Light sentence for Bueso-Rosa

 

Even stranger was US treatment of Gen. Alvarez’s close associate, Gen. Jose Bueso-Rosa. Bueso-Rosa had been chairman of Honduras’ joint chiefs of staff and, like Alvarez, an avid supporter of the contras until Alvarez’s March 1984 ouster. He was then demoted to military attache in Santiago, Chile.

Sought by Hondurans in connection with the 1984 coup and murder plot, Bueso-Rosa turned himself in to federal authorities in Miami in late 1985. Like Alvarez, he was not extradited. In June 1986, Bueso-Rosa pleaded guilty of two counts of “traveling in furtherance of a conspiracy to plan an assassination,” for which he was sentenced to serve five years at a minimum security federal prison.

Bueso Rosa’s remarkably light sentence – one of his coconspirators got 40 years – may be related to Oliver North’s appeal to State and Justice Department officials for leniency for the Honduran general. North was apparently buying Bueso-Rosa’s silence on Washington’s actions in support of the contras.

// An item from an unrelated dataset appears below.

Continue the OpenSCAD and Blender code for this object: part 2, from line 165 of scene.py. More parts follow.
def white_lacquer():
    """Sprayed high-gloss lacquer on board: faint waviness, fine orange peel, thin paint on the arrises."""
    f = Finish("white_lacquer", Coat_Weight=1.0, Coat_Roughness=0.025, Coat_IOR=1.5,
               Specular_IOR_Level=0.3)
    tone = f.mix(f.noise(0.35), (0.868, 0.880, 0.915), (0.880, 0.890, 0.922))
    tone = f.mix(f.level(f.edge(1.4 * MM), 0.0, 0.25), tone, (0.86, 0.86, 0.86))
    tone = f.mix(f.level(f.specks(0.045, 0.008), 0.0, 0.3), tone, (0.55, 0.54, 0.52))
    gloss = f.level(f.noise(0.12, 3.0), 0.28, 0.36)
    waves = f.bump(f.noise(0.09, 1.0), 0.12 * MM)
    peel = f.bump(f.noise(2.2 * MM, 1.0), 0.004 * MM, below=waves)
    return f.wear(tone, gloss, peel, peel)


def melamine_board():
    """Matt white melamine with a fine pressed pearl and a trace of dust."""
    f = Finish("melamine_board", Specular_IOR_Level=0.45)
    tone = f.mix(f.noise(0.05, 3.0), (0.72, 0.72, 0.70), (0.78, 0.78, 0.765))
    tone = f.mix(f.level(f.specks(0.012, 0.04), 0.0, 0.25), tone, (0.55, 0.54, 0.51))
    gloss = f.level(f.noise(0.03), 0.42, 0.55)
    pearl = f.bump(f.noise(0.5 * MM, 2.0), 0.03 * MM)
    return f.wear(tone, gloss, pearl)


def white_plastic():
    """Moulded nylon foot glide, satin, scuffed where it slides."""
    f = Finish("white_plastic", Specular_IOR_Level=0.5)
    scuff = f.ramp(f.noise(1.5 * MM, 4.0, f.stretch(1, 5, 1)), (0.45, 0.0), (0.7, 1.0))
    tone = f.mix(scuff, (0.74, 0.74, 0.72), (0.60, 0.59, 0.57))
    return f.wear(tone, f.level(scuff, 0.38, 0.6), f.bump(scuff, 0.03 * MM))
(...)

The timing of Bueso-Rosa’s plot in late 1984 suggests it was part of the Reagan administration’s elaborate plans to sustain the contras. A revitalized Honduran Connection would have guaranteed the necessary support. The coup’s failure made it necessary to use economic leverage with President Suazo. Because the Boland Amendment appeared to make this impeachable, it was vital that Reagan’s – and Bush’s – roles be covered up.

Bush isn’t talking, Reagan doesn’t remember. Gen. Bueso-Rosa has remained silent. And Gen. Alvarez, who returned to Honduras a year ago, was assassinated there in January.